begin Recorded information
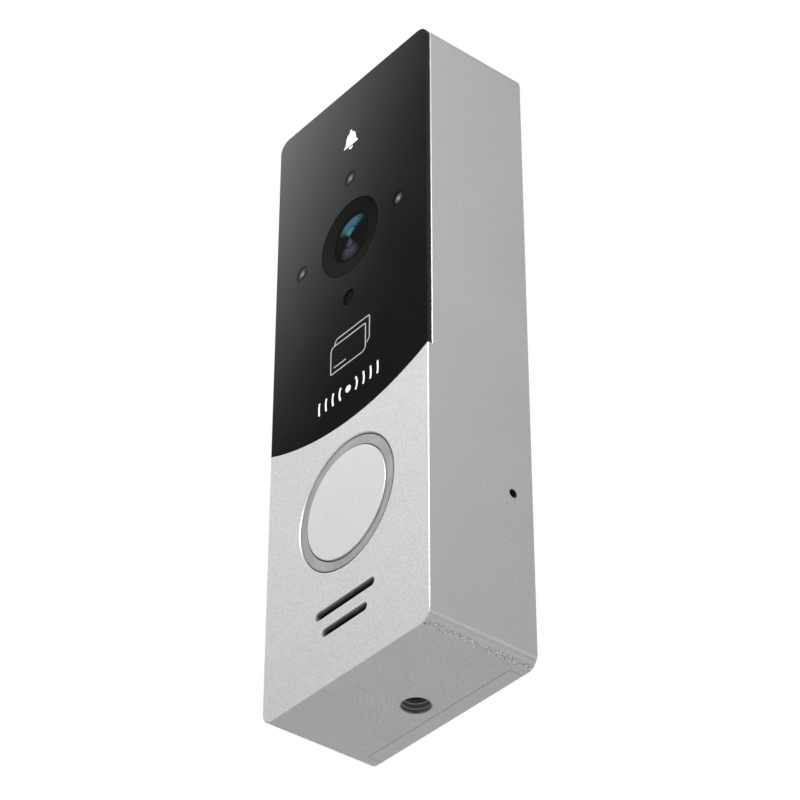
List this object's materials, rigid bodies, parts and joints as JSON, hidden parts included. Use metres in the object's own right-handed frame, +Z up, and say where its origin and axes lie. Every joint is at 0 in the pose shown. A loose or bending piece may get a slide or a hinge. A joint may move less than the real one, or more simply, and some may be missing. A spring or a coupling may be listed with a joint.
{
  "type": "video doorbell",
  "caption": "Slim wall-mounted video doorbell panel: aluminium housing, black window over a camera, round lit call button, speaker slots and steel wall bracket.",
  "frame": {"origin": "centre of the back, on the wall plane", "axes": "+Z up the panel's height, +Y into the wall, +X to the right seen from the front; the front faces -Y"},
  "size_m": [0.048, 0.025, 0.142],
  "materials": {
    "aluminium_body": "fine sand-blasted, clear anodised",
    "aluminium_button": "satin anodised",
    "black_glass": "polished black",
    "optical_glass": "coated, clear",
    "filter_glass": "infrared-cut tint",
    "foam_tape": "matt foam",
    "black_rubber": "matt",
    "black_plastic": "fine matt",
    "grey_plastic": "moulded satin",
    "light_guide": "frosted diffuser",
    "lamp_resin": "clear tinted resin",
    "led_white": "resin",
    "zinc_steel": "zinc plated",
    "black_screw": "black oxide",
    "bracket_steel": "silver powder coat",
    "circuit_board": "solder mask",
    "chip_epoxy": "moulded epoxy",
    "relay_case": "moulded",
    "capacitor_can": "sleeved can",
    "header_nylon": "natural nylon",
    "copper_coil": "enamelled copper",
    "ferrite": "sintered",
    "cone_paper": "film",
    "cable_film": "polyester film",
    "lead_wire": "insulated",
    "spring_steel": "bright"
  },
  "bodies": {
    "panel": {"housing": "aluminium_body", "front_window": "black_glass", "window_tape": "foam_tape", "rear_cover": "black_plastic", "rear_gasket": "black_rubber", "wall_bracket": "bracket_steel", "screw_well": "black_plastic", "security_screw": "black_screw", "rear_cover_screws": "zinc_steel", "header_seal": "black_rubber", "inner_frame": "black_plastic", "frame_screws": "zinc_steel", "main_board": "circuit_board", "board_screws": "zinc_steel", "board_chips": "chip_epoxy", "lock_relay": "relay_case", "capacitors": "capacitor_can", "wire_headers": "header_nylon", "camera_board": "circuit_board", "image_sensor": "chip_epoxy", "lens_holder": "black_plastic", "ir_filter": "filter_glass", "lens_barrel": "black_plastic", "lens_front_element": "optical_glass", "lens_inner_element": "optical_glass", "lens_hood": "black_plastic", "hood_seal": "foam_tape", "ir_led_board": "circuit_board", "ir_leds": "lamp_resin", "led_sleeves": "black_rubber", "light_sensor": "lamp_resin", "camera_cable": "cable_film", "coil_former": "ferrite", "reader_coil": "copper_coil", "light_ring": "light_guide", "light_ring_gasket": "black_rubber", "button_spring": "spring_steel", "button_guide": "grey_plastic", "ring_leds": "led_white", "button_board": "circuit_board", "button_board_screws": "zinc_steel", "call_switch": "black_plastic", "button_cable": "cable_film", "speaker_grille": "black_plastic", "speaker_mesh": "black_screw", "speaker_gasket": "foam_tape", "speaker_basket": "black_plastic", "speaker_magnet": "zinc_steel", "speaker_clamp": "grey_plastic", "speaker_screws": "zinc_steel", "microphone_capsule": "capacitor_can", "microphone_boot": "black_rubber", "audio_leads": "lead_wire"},
    "call_button": {"button_cap": "aluminium_button", "button_carrier": "black_plastic", "button_seal": "black_rubber"},
    "switch_plunger": {"switch_plunger": "grey_plastic"},
    "speaker_cone": {"speaker_cone": "cone_paper", "voice_coil": "copper_coil"}
  },
  "joints": [
    {"name": "button_press", "type": "slide", "parent": "panel", "child": "call_button", "axis": [0, 1, 0], "range_m": [0, 0.0006], "stiffness_N_per_m": 1500, "springref_m": -0.001, "deforming": ["button_spring"]},
    {"name": "switch_press", "type": "slide", "parent": "panel", "child": "switch_plunger", "axis": [0, 1, 0], "range_m": [0, 0.0007]},
    {"name": "cone_stroke", "type": "slide", "parent": "panel", "child": "speaker_cone", "axis": [0, 1, 0], "range_m": [-0.0003, 0.0003], "stiffness_N_per_m": 1000}
  ],
  "couplings": [
    {"joint": "switch_press", "follows": "button_press", "ratio": 1}
  ]
}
end Recorded information
Copy all data exactly, start to finish.

*Answer below*:
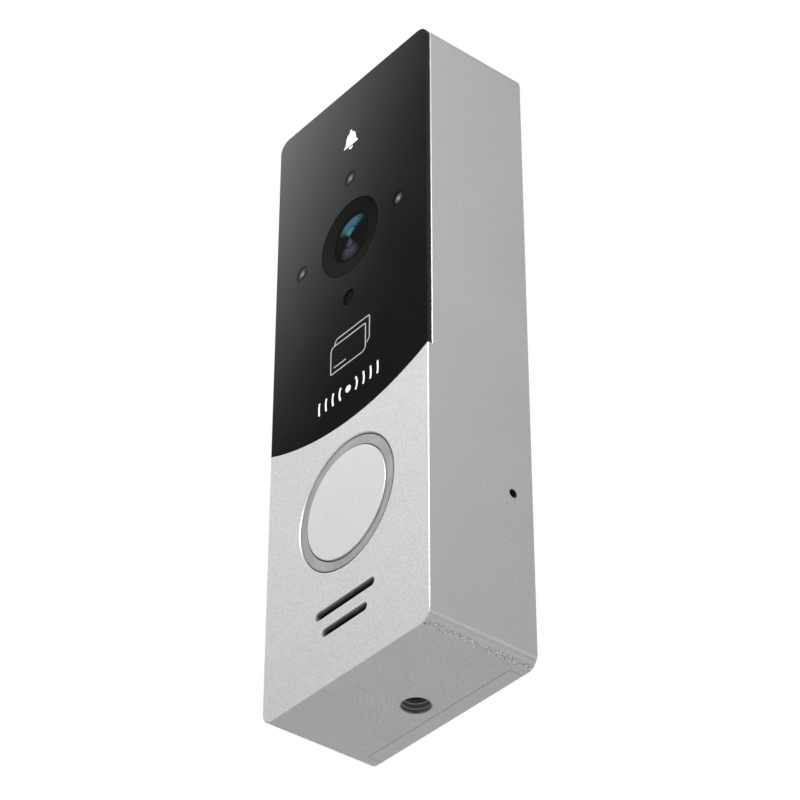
List this object's materials, rigid bodies, parts and joints as JSON, hidden parts included. Use metres in the object's own right-handed frame, +Z up, and say where its origin and axes lie. Every joint is at 0 in the pose shown. A loose or bending piece may get a slide or a hinge. A joint may move less than the real one, or more simply, and some may be missing. A spring or a coupling may be listed with a joint.
{
  "type": "video doorbell",
  "caption": "Slim wall-mounted video doorbell panel: aluminium housing, black window over a camera, round lit call button, speaker slots and steel wall bracket.",
  "frame": {"origin": "centre of the back, on the wall plane", "axes": "+Z up the panel's height, +Y into the wall, +X to the right seen from the front; the front faces -Y"},
  "size_m": [0.048, 0.025, 0.142],
  "materials": {
    "aluminium_body": "fine sand-blasted, clear anodised",
    "aluminium_button": "satin anodised",
    "black_glass": "polished black",
    "optical_glass": "coated, clear",
    "filter_glass": "infrared-cut tint",
    "foam_tape": "matt foam",
    "black_rubber": "matt",
    "black_plastic": "fine matt",
    "grey_plastic": "moulded satin",
    "light_guide": "frosted diffuser",
    "lamp_resin": "clear tinted resin",
    "led_white": "resin",
    "zinc_steel": "zinc plated",
    "black_screw": "black oxide",
    "bracket_steel": "silver powder coat",
    "circuit_board": "solder mask",
    "chip_epoxy": "moulded epoxy",
    "relay_case": "moulded",
    "capacitor_can": "sleeved can",
    "header_nylon": "natural nylon",
    "copper_coil": "enamelled copper",
    "ferrite": "sintered",
    "cone_paper": "film",
    "cable_film": "polyester film",
    "lead_wire": "insulated",
    "spring_steel": "bright"
  },
  "bodies": {
    "panel": {"housing": "aluminium_body", "front_window": "black_glass", "window_tape": "foam_tape", "rear_cover": "black_plastic", "rear_gasket": "black_rubber", "wall_bracket": "bracket_steel", "screw_well": "black_plastic", "security_screw": "black_screw", "rear_cover_screws": "zinc_steel", "header_seal": "black_rubber", "inner_frame": "black_plastic", "frame_screws": "zinc_steel", "main_board": "circuit_board", "board_screws": "zinc_steel", "board_chips": "chip_epoxy", "lock_relay": "relay_case", "capacitors": "capacitor_can", "wire_headers": "header_nylon", "camera_board": "circuit_board", "image_sensor": "chip_epoxy", "lens_holder": "black_plastic", "ir_filter": "filter_glass", "lens_barrel": "black_plastic", "lens_front_element": "optical_glass", "lens_inner_element": "optical_glass", "lens_hood": "black_plastic", "hood_seal": "foam_tape", "ir_led_board": "circuit_board", "ir_leds": "lamp_resin", "led_sleeves": "black_rubber", "light_sensor": "lamp_resin", "camera_cable": "cable_film", "coil_former": "ferrite", "reader_coil": "copper_coil", "light_ring": "light_guide", "light_ring_gasket": "black_rubber", "button_spring": "spring_steel", "button_guide": "grey_plastic", "ring_leds": "led_white", "button_board": "circuit_board", "button_board_screws": "zinc_steel", "call_switch": "black_plastic", "button_cable": "cable_film", "speaker_grille": "black_plastic", "speaker_mesh": "black_screw", "speaker_gasket": "foam_tape", "speaker_basket": "black_plastic", "speaker_magnet": "zinc_steel", "speaker_clamp": "grey_plastic", "speaker_screws": "zinc_steel", "microphone_capsule": "capacitor_can", "microphone_boot": "black_rubber", "audio_leads": "lead_wire"},
    "call_button": {"button_cap": "aluminium_button", "button_carrier": "black_plastic", "button_seal": "black_rubber"},
    "switch_plunger": {"switch_plunger": "grey_plastic"},
    "speaker_cone": {"speaker_cone": "cone_paper", "voice_coil": "copper_coil"}
  },
  "joints": [
    {"name": "button_press", "type": "slide", "parent": "panel", "child": "call_button", "axis": [0, 1, 0], "range_m": [0, 0.0006], "stiffness_N_per_m": 1500, "springref_m": -0.001, "deforming": ["button_spring"]},
    {"name": "switch_press", "type": "slide", "parent": "panel", "child": "switch_plunger", "axis": [0, 1, 0], "range_m": [0, 0.0007]},
    {"name": "cone_stroke", "type": "slide", "parent": "panel", "child": "speaker_cone", "axis": [0, 1, 0], "range_m": [-0.0003, 0.0003], "stiffness_N_per_m": 1000}
  ],
  "couplings": [
    {"joint": "switch_press", "follows": "button_press", "ratio": 1}
  ]
}